ERDOĞAN’IN DOĞAN İLE BİTMEYEN HESABI
Aydın Doğan dün Mesut Yılmaz ve Tansu Çiller’e yakınlığının avantajları ile sahip olduklarını AKP devrinde birer birer kaybetti, kaybediyor. Recep Tayyip Erdoğan’ın İstanbul Büyükşehir Belediye Başkanı seçildiği günden beri Aydın Bey’le yıldızının barışmadığı sır değil. Ertuğrul Özkök’ün attığı ‘Muhtar bile olamaz’ ve ‘411 el kaosa kalktı’ manşetleri arşivde duruyor. Yakınlarına sık sık Doğan grubunun bu manşetlerini asla unutmayacağını söyleyen Erdoğan, 15 Temmuz 2016’da Hande Fırat’ın Facetime sahnesine rağmen şuuraltı müktesebatının dışına çıkmıyor. Uzun müddettir fırsat kolluyordu. Hürriyet bilerek ya da bilmeyerek bu fırsatı altın tepside Erdoğan’a takdim etti. Patronlarının kalan ömrünü mahpus mu, hür mü yaşayacağı o tepside yazıyor.

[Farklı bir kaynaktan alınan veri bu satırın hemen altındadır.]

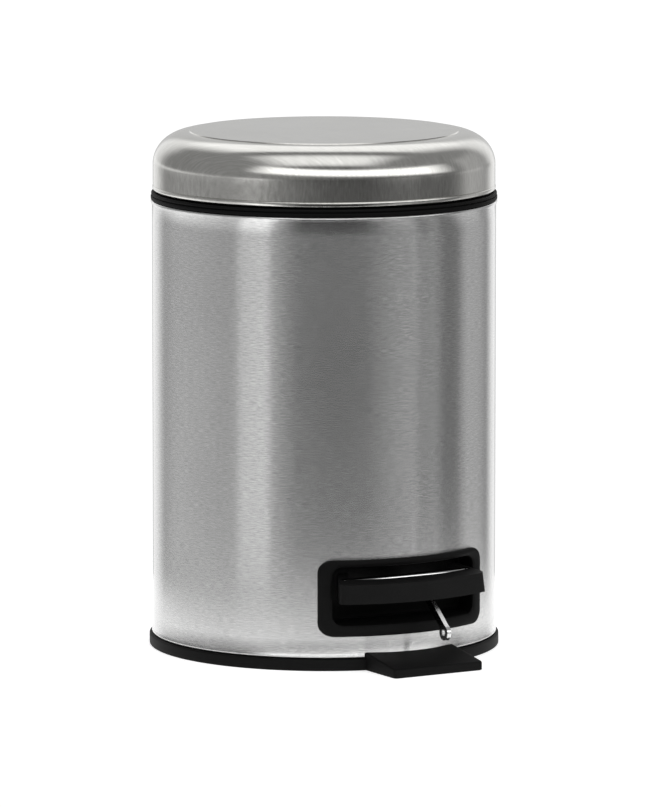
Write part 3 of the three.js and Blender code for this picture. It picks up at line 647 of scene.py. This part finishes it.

Türkiye’nin içine düştüğü kuyudan çıkması için herkesin herkes için demokrasi ideali etrafında kenetlenmesi elzem. Başını kuma sokanlar için de yolun sonuna gelindi. Onlar da son 3 senede yaşanan trajedinin Hizmet Hareketi ile AKP kavgasından ibaret olmadığını anlayacakları günlerin eşiğine geldi.
Demokrasi ve hukuk devletinin perişan hali kadar Saray’ın kapısında zillet içinde kıvranan patronlara da TÜSİAD’a da TOBB’a da yazık oldu. Bu zelil tabloyu müşahede ettiğim her gün, inandığı değerler uğruna malını mülkünü kaybetmeyi göze alan işadamlarına hürmetim, hayranlığım daha da artıyor. Akın İpek, Hacı Boydak, Memduh Boydak, Şükrü Boydak, Bekir Boydak, Taner Nakipoğlu, Hazim Sesli, Ali Akbulut ve Hamdi Kınaş gibi isimleri tarihin ‘zulme boyun eğmeyenler’ bölümünde yer alacak işadamları da olmasa istikbalde de boynumuz bükük kalacaktı.
“Ekmeksiz yaşarım, hürriyetsiz asla.” diyebilen cesur öğretmenleri, hâkim ve savcıları, gazetecileri, avukatları, memurları, esnafları, çiftçileri ve ev hanımlarını da unutmadık, unutmayacağız. Hepsinin dik duruşu ile ayaktayız…
O yüzden şerefli fakirlik, şaibeli zenginlikten iyidir.